Don't forget, Saudi's last knockout stage appearance was 1994. Back when TVs were bulky and football had flowing long hair. A team that hasn't reached the Round of 16 in 32 years is showing the world "I've still got another episode left."
Uruguay's next match is against Cape Verde.
That's Bielsa's real do-or-die. Cape Verde's 0-0 with Spain made everyone realize this African nation isn't on a Miami vacation—they're here to steal a ticket. If Uruguay drop points against Cape Verde too, Bielsa's World Cup trip likely ends in the group stage, and South American football fans would drown the Argentine coach in a river of spit.
Bielsa didn't do post-match interviews, but Uruguay's team reporters revealed the dressing room atmosphere was cold as a morgue. The players know it in their bones: that loose, casual, stroll-in-the-park first-half performance at the World Cup belongs on the pillar of shame. Bielsa is famous for his "mad dog high press." A team he trained, with that kind of first half against a technically rough Saudi side that created threats on the counter—this points to training-level problems, not the players' fault, but the coach's.
Araujo spoke after the match, keeping his words measured: "In the second half, we played a great half. We knew Saudi would sit back... The next match will be very difficult, and very similar to this one. We have to correct and be ready." Translated into fan language: We nearly crashed. Lucky the other team's keeper was even better. We can't be this reckless again.
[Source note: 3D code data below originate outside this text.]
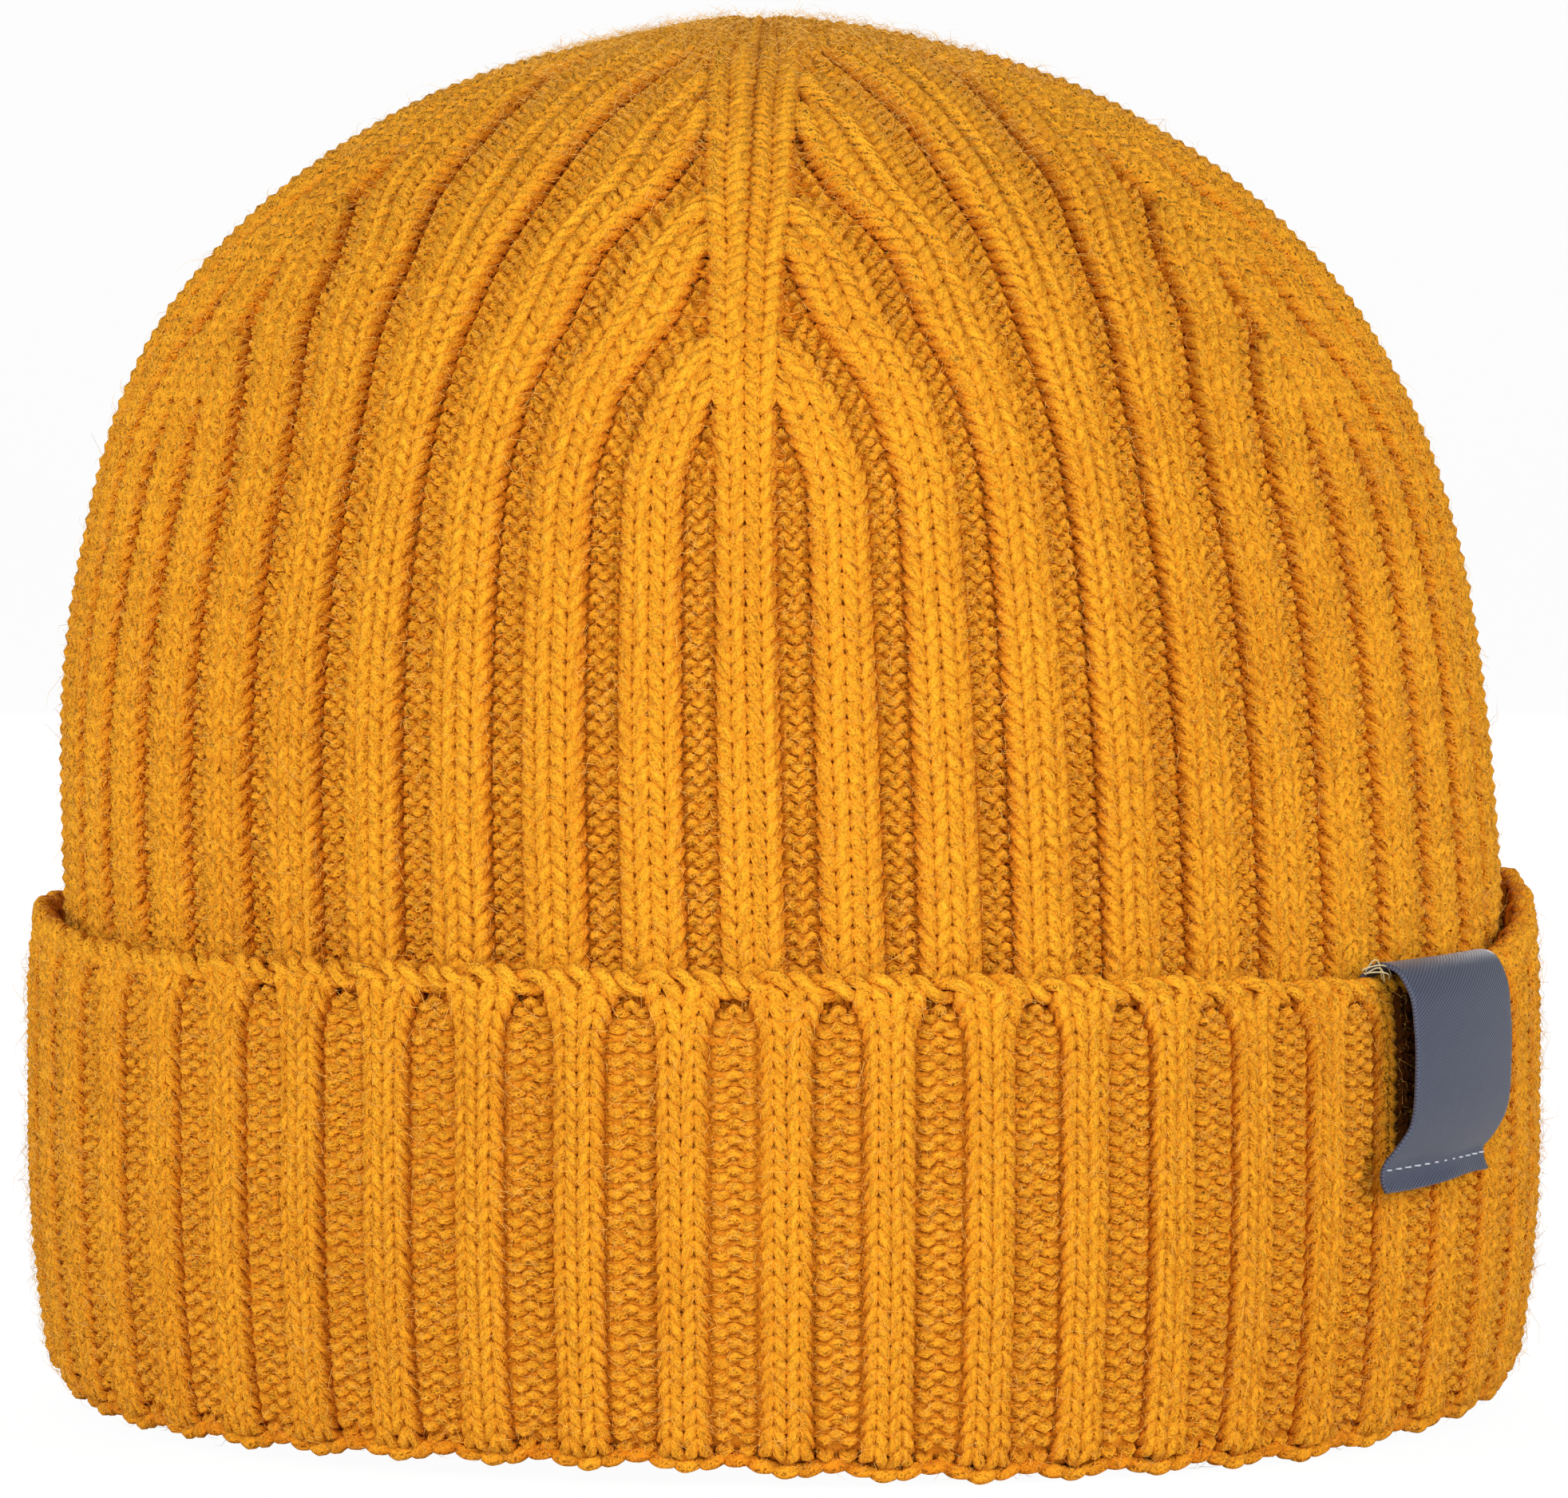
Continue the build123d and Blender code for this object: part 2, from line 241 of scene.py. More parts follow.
def wales_of(s):
    """The stitches of one course all round: middle of the sector, side, wale, span, in the dart, kind."""
    n = float(wale_count(s))
    whole = int(n - 1 + 1e-6)
    part = n - 1 - whole
    half = [(k, 1.0, False, KIND[k]) for k in range(whole)]
    if part > 0.4:
        half.append((whole, part, False, KIND[whole]))
    half.append((0, 1.0, True, 1))
    if s > PLAIN_FROM:
        parts = max(1, round((n - 1) * 1.9))
        half = [((n - 1) * k / parts, (n - 1) / parts, False, 1) for k in range(parts if n > 1.2 else 0)]
        half += [(0, 0.5, True, 1), (0.5, 0.5, True, 1)]
    rows = []
    for sector in range(SECTORS):
        middle = (2 * sector + 1) * HALF_SECTOR
        rows += [(middle, -1, *stitch) for stitch in half[::-1]]
        rows += [(middle, 1, *stitch) for stitch in half]
    return [np.array(column)[:, None] for column in zip(*rows)]


def course(s, samples):
    """The centre line of one course's yarn: points, normals, radii, height over the wale's middle, stitch."""
    middle, side, wale, span, dart, kinds = wales_of(s)
    dart = dart.astype(bool)
    count = len(kinds)
    kinds = kinds.astype(float)
    shown = -1 if s < S_WALL else 1
    tau = np.arange(samples) / samples * 2 * math.pi
    tau = np.broadcast_to(tau, (count, samples))
    jitter = RANDOM.normal(0, 1, (4, count, 1))

    def joined(values, reach, place):
        """Values of the stitches, eased to the mean with the neighbour at each stitch's ends."""
        start = (1 - np.clip(place / reach, 0, 1)) / 2
        end = (1 - np.clip((1 - place) / reach, 0, 1)) / 2
        return values + start * (np.roll(values, 1, 0) - values) + end * (np.roll(values, -1, 0) - values)

    legs_show = kinds * shown > 0
    lean = np.where(legs_show, LOOP_LEAN, BUMP_LEAN) * (1 + 0.06 * jitter[0])
    across = (tau + lean * np.sin(2 * tau)) / (2 * math.pi)
    height = np.where(legs_show, LOOP_HALF, BUMP_HALF) * (1 + 0.03 * jitter[1])
    height = joined(height, 0.25, tau / (2 * math.pi))
    cos = np.cos(tau)
    bump_cos = np.sign(cos) * np.abs(cos) ** 0.7 * (1 + 0.3 * np.sin(tau) ** 2)
    along = s - height * np.where(legs_show, cos, bump_cos) + 0.1 * jitter[2] * np.sin(tau) ** 2
    place = wale + span * np.where(side > 0, across, 1 - across)
    t = middle + side * half_angle(place, np.clip(along, 0, S_END), dart)
    along = along + 0.2 * np.sin(3 * t + 0.06 * s) + 0.12 * np.sin(11 * t + 0.21 * s)
    beat = -np.cos(2 * tau)
    beat = np.where(legs_show, beat, np.sign(beat) * np.abs(beat) ** 0.6)
    stand = beat * joined(kinds, 0.15, tau / (2 * math.pi))
    level = joined(kinds, 0.30, across)
    crossing = 1 - np.abs(level)
    own = np.where(legs_show, LOOP_DEPTH, BUMP_DEPTH) * stand * (1 + 0.06 * jitter[3])
    own = own - 0.4 * shown * crossing
    lift = RELIEF * np.interp(s, *RELIEF_AT) * level + own
    width = np.abs(t[:, samples * 3 // 4] - t[:, samples // 4])[:, None] * 2 * np.interp(s, PATH_S, PATH_A)
    legs = YARN * (0.86 + 0.24 * stand * shown) * np.clip(width / 3.1, 0.62, 1.2)
    bumps = YARN * (0.84 + 0.06 * stand * shown) * np.clip(width / 1.6, 0.62, 1)
    radius = np.where(legs_show, legs, bumps) * (1 - 0.18 * crossing)
    # how deep the yarn lies, for the shade painted between the loops
    hidden = shown * own - 0.12 * (1 - level * shown) - 0.8 * crossing
    point, normal = fabric(t.ravel(), along.ravel(), lift.ravel())
    return point, normal, radius.ravel(), hidden.ravel(), np.repeat(np.arange(count), samples)


def tube(point, normal, radius, sides):
    """Rings of a closed tube round a centre line."""
    ahead = np.roll(point, -1, 0) - np.roll(point, 1, 0)
    ahead /= np.linalg.norm(ahead, axis=1, keepdims=True)
    side = np.cross(ahead, normal)
    side /= np.linalg.norm(side, axis=1, keepdims=True)
    up = np.cross(side, ahead)
    angle = np.arange(sides) / sides * 2 * math.pi
    ring = up[:, None] * np.cos(angle)[:, None] + side[:, None] * np.sin(angle)[:, None]
    return point[:, None] + ring * radius[:, None, None]


def depth_of(rings, point, normal, height, shown):
    """How deep between the loops the yarn's surface lies, which sets the painted shade there: 0 on the crests
    and 1 at the bottom of the gaps.
    """
    out = height[:, None] + shown * ((rings - point[:, None]) * normal[:, None]).sum(-1)
    return np.clip((1.5 - out) / 2.6, 0, 1).ravel()


def label_shade(point):
    """How far the label keeps the light from the cuff behind it, from 0 to 1."""
    t = np.arctan2(point[..., 0], -point[..., 1] / DEPTH_RATIO)
    inside = (t - LABEL_MIDDLE) * LABEL_REACH + LABEL_WIDTH / 2
    z = point[..., 2]
    return (np.clip((inside - 2.6) / 0.8, 0, 1) * np.clip((LABEL_WIDTH - 2 - inside) / 2, 0, 1)
            * np.clip((z - 32) / 2, 0, 1) * np.clip((55 - z) / 2, 0, 1)).ravel()


def bake_cells(index, along, turn):
    """A baking map: one cell of a grid to each index, with along and turn, from 0 to 1, inside it."""
    index, along, turn = np.broadcast_arrays(index, along, turn)
    columns = math.ceil(math.sqrt(index.max() + 1))
    inset = 0.04
    return np.stack([(index % columns + inset + along * (1 - 2 * inset)) / columns,
                     (index // columns + inset + turn * (1 - 2 * inset)) / columns], -1).reshape(-1, 2)


def mesh_object(name, verts, quads, maps, material, body_nodes=()):
    """An object from arrays of points in millimetres, quads and named corner maps."""
    mesh = bpy.data.meshes.new(name)
    mesh.vertices.add(len(verts))
    mesh.vertices.foreach_set("co", ((verts + [0, 0, FLOOR_REST]) * MM).astype(np.float32).ravel())
    sides = quads.shape[1]
    mesh.loops.add(quads.size)
    mesh.loops.foreach_set("vertex_index", quads.astype(np.int32).ravel())
    mesh.polygons.add(len(quads))
    mesh.polygons.foreach_set("loop_start", np.arange(0, quads.size, sides, dtype=np.int32))
    for key, values in maps.items():
        layer = mesh.uv_layers.new(name=key)
        layer.data.foreach_set("uv", values.astype(np.float32).ravel())
    mesh.update(calc_edges=True)
    mesh.shade_smooth()
    mesh.materials.append(material)
    obj = bpy.data.objects.new(name, mesh)
    bpy.context.collection.objects.link(obj)
    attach(obj, "root")
    if body_nodes:
        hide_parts(*body_nodes)
    return obj


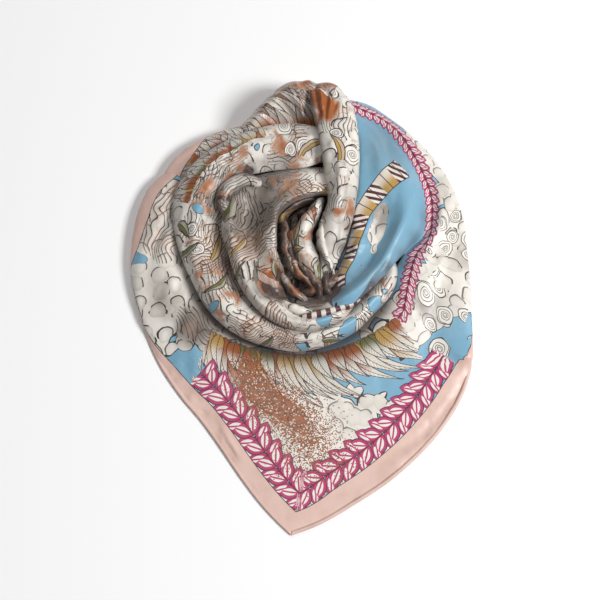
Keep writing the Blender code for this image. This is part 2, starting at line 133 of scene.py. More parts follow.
OUTLINE = (
    ("clock", "radius"),
    (13.8, 277), (20, 279), (30, 272), (43, 266), (59, 262), (77, 256), (87, 253), (96, 256), (104, 263), (112, 275),
    (118, 289), (123, 303), (128, 314), (141, 335), (151, 351), (161, 370), (170, 390), (177, 411), (182.8, 427),
    (188.7, 393), (194.3, 362), (202, 327), (210, 303), (221, 288), (232, 279), (244, 272), (256, 269), (268, 271),
    (279, 272), (289, 275), (297, 274), (304, 266),
)
SPREAD = (
    ("clock", "valley_r", "valley_z", "ridge_r", "ridge_z", "far_z", "brow_z", "turn"),
    (13.8, 249, 44, 261, 42, 36, 24, 18),
    (22, 248, 42, 260, 40, 34, 24, 22),
    (38, 240, 38, 250, 38, 33, 24, 24),
    (55, 226, 35, 242, 37, 31, 22, 26),
    (68, 211, 31, 231, 39, 32, 20, 26),
    (78, 193, 28, 212, 41, 31, 18, 26),
    (86, 160, 25, 186, 39, 28, 16, 26),
    (98, 140, 20, 174, 35, 26, 14, 26),
    (110, 134, 14, 166, 29, 21, 12, 26),
    (115, 132, 13, 164, 27, 18, 10, 16),
    (120, 131, 11, 164, 25, 15, 7.5, 5),
    (126, 131, 10, 167, 22, 12, 5, -6),
    (138, 132, 10, 170, 19, 9, 3.6, -12),
    (150, 133, 10, 174, 17, 7.5, 3.0, -16),
    (165, 135, 9, 184, 14, 6.5, 2.8, -18),
    (183, 141, 9, 194, 13, 6, 2.8, -20),
    (203, 145, 10, 190, 15, 8, 3.2, -16),
    (221, 151, 12, 196, 19, 11, 4, -14),
    (233, 155, 13, 199, 22, 15, 5.5, -10),
    (245, 159, 15, 203, 26, 19, 8, -2),
    (257, 163, 16, 207, 30, 23, 11, 6),
    (268, 172, 17, 215, 33, 27, 13, 10),
    (278, 182, 19, 226, 35, 29, 14, 10),
    (292, 208, 23, 240, 33, 28, 13, 8),
    (304, 214, 26, 240, 30, 25, 12, 6),
)
TURNED_UNDER = (  # how far inside the fold the cloth's own edge lies
    ("clock", "hidden"),
    (104, 42), (114, 38), (118, 30), (125, 12), (132, 4), (145, 1), (158, 1), (170, 3), (178, 8), (183, 8), (205, 10),
    (214, 11), (229, 18), (239, 29), (247, 33), (266, 37), (274, 21), (285, 10), (297, 8),
)
FIRST = (
    ("clock", "foot_r", "foot_z", "slope_r", "slope_z", "trough_r", "trough_z", "crest_r", "crest_z",
     "brow_r", "brow_z", "end_r", "end_z"),
    (13.8, 214, 44, 220, 52, 226, 57, 233, 58, 242, 53, 249, 44),
    (22, 196, 42, 204, 52, 211, 58, 220, 60, 235, 54, 248, 42),
    (29, 150, 40, 170, 53, 190, 58, 209, 60, 229, 53, 245, 40),
    (38, 104, 38, 136, 52, 160, 57, 196, 61, 222, 52, 240, 38),
    (55, 74, 34, 112, 54, 150, 55, 182, 62, 208, 50, 226, 35),
    (68, 58, 31, 100, 54, 138, 51, 164, 63, 191, 49, 211, 31),
    (78, 50, 29, 88, 52, 124, 50, 147, 65, 173, 49, 193, 28),
    (86, 45, 28, 78, 49, 112, 49, 135, 66, 155, 47, 160, 25),
    (98, 42, 27, 68, 44, 99, 48, 123, 67, 138, 52, 134, 32.4),
    (111, 44, 26, 66, 42, 88, 47, 112, 68, 124, 54, 119, 37),
    (124, 50, 26, 66, 40, 82, 47, 106, 67, 116, 55, 111, 40),
    (138, 60, 26, 70, 38, 80, 46, 101, 64, 111, 54, 107, 40),
    (155, 66, 26, 72, 36, 78, 42, 95, 57, 104, 48, 101, 36),
    (172, 66, 25, 70, 32, 75, 38, 88, 48, 95, 41, 92, 29),
    (190, 62, 24, 66, 28, 70, 32, 80, 38, 86, 32, 83, 21),
)


def named(table):
    """The table's columns by name, as arrays."""
    names, *rows = table
    return dict(zip(names, np.array(rows, float).T))


def through(knots, values, at):
    """A smooth curve through a column: cubic between rows, with each row's slope taken from the rows beside it."""
    slope = np.gradient(values, knots)
    i = np.clip(np.searchsorted(knots, at, side="right") - 1, 0, len(knots) - 2)
    step = knots[i + 1] - knots[i]
    t = np.clip((at - knots[i]) / step, 0, 1)
    return (
        values[i] * (1 + 2 * t) * (1 - t) ** 2
        + values[i + 1] * t * t * (3 - 2 * t)
        + step * slope[i] * t * (1 - t) ** 2
        - step * slope[i + 1] * t * t * (1 - t)
    )


def read(table, key, at):
    """Every column of a table at the given values of its key column."""
    columns = named(table)
    return {name: through(columns[key], column, at) for name, column in columns.items()}


def outline(clock):
    """The footprint's radius at a clock angle. The two sides of the corner are separate curves."""
    columns = named(OUTLINE)
    side = columns["clock"] <= CORNER_CLOCK
    right = through(columns["clock"][side], columns["radius"][side], clock)
    side = columns["clock"] >= CORNER_CLOCK
    left = through(columns["clock"][side], columns["radius"][side], clock)
    return np.where(clock <= CORNER_CLOCK, right, left)


def pairs(columns, *names):
    """The named (radius, height) points of every station."""
    return np.stack([np.stack([columns[n + "_r"], columns[n + "_z"]], axis=-1) for n in names], axis=1)


def across(points, cuts):
    """A smooth line through each station's points, with cuts[i] steps between point i and the next."""
    at = np.concatenate([np.arange(n) / n + i for i, n in enumerate(cuts)] + [[len(cuts)]])
    lines = []
    for station in points:
        chord = np.linalg.norm(np.diff(station, axis=0), axis=1)
        knots = np.concatenate([[0], np.cumsum(np.maximum(chord, 0.5))])
        where = np.interp(at, np.arange(len(knots)), knots)
        lines.append(np.stack([through(knots, column, where) for column in station.T], axis=-1))
    return np.array(lines)


def ring(clock, sections):
    """Sections of (radius, height) set round the eye, one at each clock angle."""
    turn = np.radians(clock)[:, None]
    radius, height = sections[..., 0], sections[..., 1]
    return np.stack([EYE[0] + radius * np.sin(turn), EYE[1] + radius * np.cos(turn), height], axis=-1)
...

But one detail is worth chewing on.
Uruguay's 22 second-half shots: 0 became a winner. Saudi's 7 total shots: 1 became a lead, 1 was saved from becoming Saudi's winner by Al-Owais. The efficiency ratio: 22:1.
This isn't an upset. This is the underlying logic of modern football trembling—when a weak team compresses all 11 men into an iron net, and adds a god-mode goalkeeper, every shot from the strong team feels like punching cotton. In 2022, Saudi beat Argentina 2-1 with the same script: god-tier keeper, deadly set pieces, the weak team turning "how to lose" into "how not to lose," finally stealing three points from the opponent's complacency.
Four years on, the Saudis performed the same play. Only this time, they didn't steal three points, they stole one. But that one point is enough to stir Group H into a boiling pot.
Miami night, 26 shots, 9 saves, 1-1.
FIFA's judges gave Man of the Match to the man whose winner was saved.
But the real MVP, the Saudi who blocked 9 shots with his face, his body, his 32-year-old bones, didn't even get a Man of the Match medal.
The World Cup script never follows the odds.
This Miami night belongs to a goalkeeper who didn't deserve a medal, and a team that hasn't made the knockout stage in 32 years.